» SHORT PROBLEM
Everything in the listing below from the line containing "Model this object" through the line containing "# Two banks" should be repeated exactly; leave out every other line.
··· DATA FOR THE TASK ···
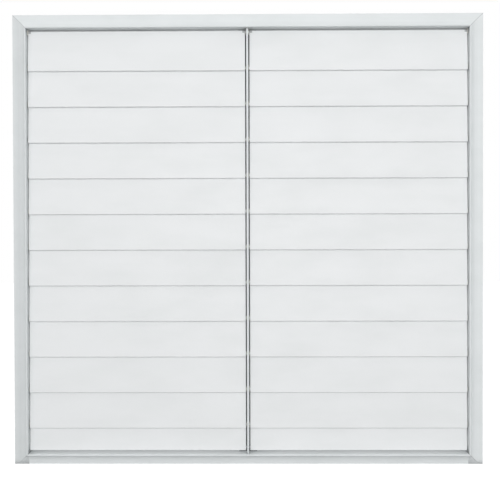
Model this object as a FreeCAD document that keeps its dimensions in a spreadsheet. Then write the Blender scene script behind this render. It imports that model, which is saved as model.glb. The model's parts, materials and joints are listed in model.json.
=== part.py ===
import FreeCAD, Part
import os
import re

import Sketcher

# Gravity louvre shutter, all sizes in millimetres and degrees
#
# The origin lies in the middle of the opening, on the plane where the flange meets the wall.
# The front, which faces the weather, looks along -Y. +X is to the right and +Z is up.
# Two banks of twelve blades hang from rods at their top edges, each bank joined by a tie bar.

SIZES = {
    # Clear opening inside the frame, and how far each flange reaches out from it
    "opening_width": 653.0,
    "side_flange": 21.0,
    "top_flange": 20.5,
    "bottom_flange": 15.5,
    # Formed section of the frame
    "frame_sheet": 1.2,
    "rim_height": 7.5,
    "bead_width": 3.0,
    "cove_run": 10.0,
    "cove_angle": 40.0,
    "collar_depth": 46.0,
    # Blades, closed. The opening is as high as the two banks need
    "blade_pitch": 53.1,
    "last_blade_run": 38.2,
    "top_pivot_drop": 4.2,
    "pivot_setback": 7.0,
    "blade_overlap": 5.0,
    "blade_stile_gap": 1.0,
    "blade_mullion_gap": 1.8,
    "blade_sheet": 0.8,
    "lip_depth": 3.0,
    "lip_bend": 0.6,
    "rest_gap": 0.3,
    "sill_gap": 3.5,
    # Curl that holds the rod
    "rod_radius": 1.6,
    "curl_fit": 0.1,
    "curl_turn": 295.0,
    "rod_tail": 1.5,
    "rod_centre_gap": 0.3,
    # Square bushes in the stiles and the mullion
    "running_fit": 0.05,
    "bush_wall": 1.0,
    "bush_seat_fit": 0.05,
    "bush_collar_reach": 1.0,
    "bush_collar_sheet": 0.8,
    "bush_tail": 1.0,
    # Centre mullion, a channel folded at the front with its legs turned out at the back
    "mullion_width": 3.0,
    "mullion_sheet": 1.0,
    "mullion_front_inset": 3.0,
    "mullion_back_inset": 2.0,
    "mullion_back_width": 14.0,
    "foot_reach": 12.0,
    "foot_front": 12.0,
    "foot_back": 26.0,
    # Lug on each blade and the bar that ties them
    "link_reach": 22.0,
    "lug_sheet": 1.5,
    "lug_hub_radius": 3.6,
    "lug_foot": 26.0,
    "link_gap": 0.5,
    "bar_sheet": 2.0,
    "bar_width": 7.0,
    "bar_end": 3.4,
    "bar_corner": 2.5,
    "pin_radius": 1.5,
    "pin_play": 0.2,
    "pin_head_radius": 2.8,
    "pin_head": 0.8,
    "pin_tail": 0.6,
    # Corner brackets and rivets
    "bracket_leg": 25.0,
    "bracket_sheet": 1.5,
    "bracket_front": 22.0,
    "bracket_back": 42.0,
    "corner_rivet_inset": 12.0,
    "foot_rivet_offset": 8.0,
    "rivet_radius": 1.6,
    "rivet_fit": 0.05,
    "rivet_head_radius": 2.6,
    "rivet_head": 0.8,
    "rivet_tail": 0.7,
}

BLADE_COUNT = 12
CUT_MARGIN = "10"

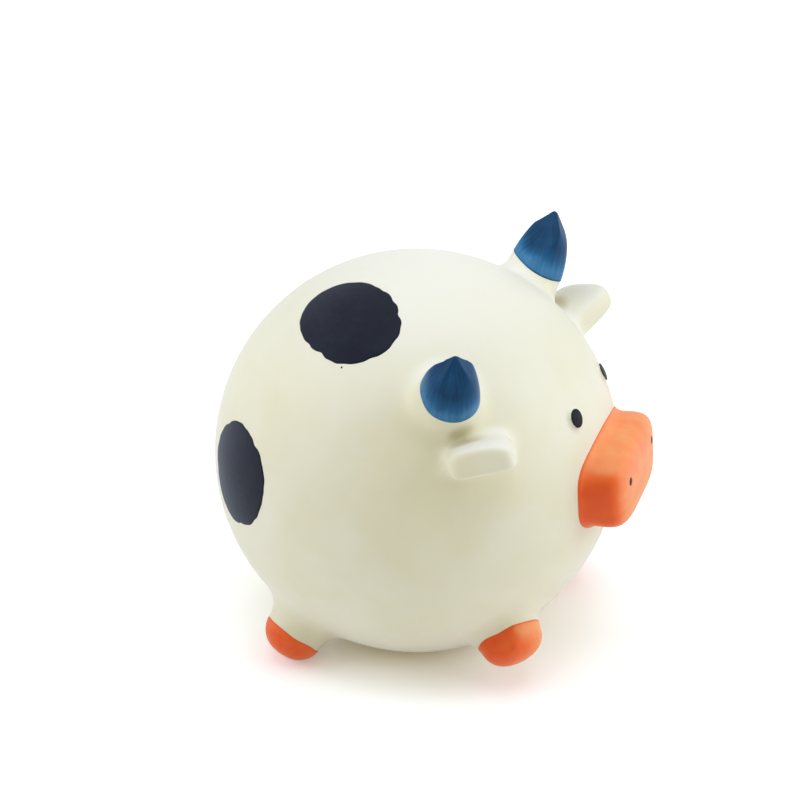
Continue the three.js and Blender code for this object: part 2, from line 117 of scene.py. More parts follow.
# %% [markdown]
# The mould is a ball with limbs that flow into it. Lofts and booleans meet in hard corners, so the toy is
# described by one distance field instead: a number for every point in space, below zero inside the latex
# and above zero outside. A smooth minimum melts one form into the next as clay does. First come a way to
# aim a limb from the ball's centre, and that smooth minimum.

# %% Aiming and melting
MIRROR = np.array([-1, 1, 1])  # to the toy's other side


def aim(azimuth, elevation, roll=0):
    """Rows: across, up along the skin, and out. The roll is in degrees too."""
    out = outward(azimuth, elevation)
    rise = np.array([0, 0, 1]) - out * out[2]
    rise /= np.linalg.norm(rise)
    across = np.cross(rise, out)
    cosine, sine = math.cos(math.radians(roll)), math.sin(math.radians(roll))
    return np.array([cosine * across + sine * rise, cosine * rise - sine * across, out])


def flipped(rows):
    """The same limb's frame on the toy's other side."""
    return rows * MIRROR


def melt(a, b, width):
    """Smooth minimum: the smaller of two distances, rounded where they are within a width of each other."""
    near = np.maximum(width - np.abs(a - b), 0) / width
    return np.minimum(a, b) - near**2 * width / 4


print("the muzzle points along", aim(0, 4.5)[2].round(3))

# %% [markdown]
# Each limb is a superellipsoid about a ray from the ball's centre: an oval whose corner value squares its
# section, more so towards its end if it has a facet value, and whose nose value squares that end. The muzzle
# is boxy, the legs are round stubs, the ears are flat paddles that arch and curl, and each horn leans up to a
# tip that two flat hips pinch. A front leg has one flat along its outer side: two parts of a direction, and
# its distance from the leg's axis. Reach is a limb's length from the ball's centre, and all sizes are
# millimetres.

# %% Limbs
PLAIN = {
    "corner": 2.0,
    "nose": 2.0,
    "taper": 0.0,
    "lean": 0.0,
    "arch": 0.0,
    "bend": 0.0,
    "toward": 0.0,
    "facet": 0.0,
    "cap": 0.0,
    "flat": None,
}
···
··· DATA FOR THE TASK ···
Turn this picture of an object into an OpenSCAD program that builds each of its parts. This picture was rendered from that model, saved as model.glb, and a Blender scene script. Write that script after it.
···
» WRITTEN REPLY
Model this object as a FreeCAD document that keeps its dimensions in a spreadsheet. Then write the Blender scene script behind this render. It imports that model, which is saved as model.glb. The model's parts, materials and joints are listed in model.json.
=== part.py ===
import FreeCAD, Part
import os
import re

import Sketcher

# Gravity louvre shutter, all sizes in millimetres and degrees
#
# The origin lies in the middle of the opening, on the plane where the flange meets the wall.
# The front, which faces the weather, looks along -Y. +X is to the right and +Z is up.
# Two banks of twelve blades hang from rods at their top edges, each bank joined by a tie bar.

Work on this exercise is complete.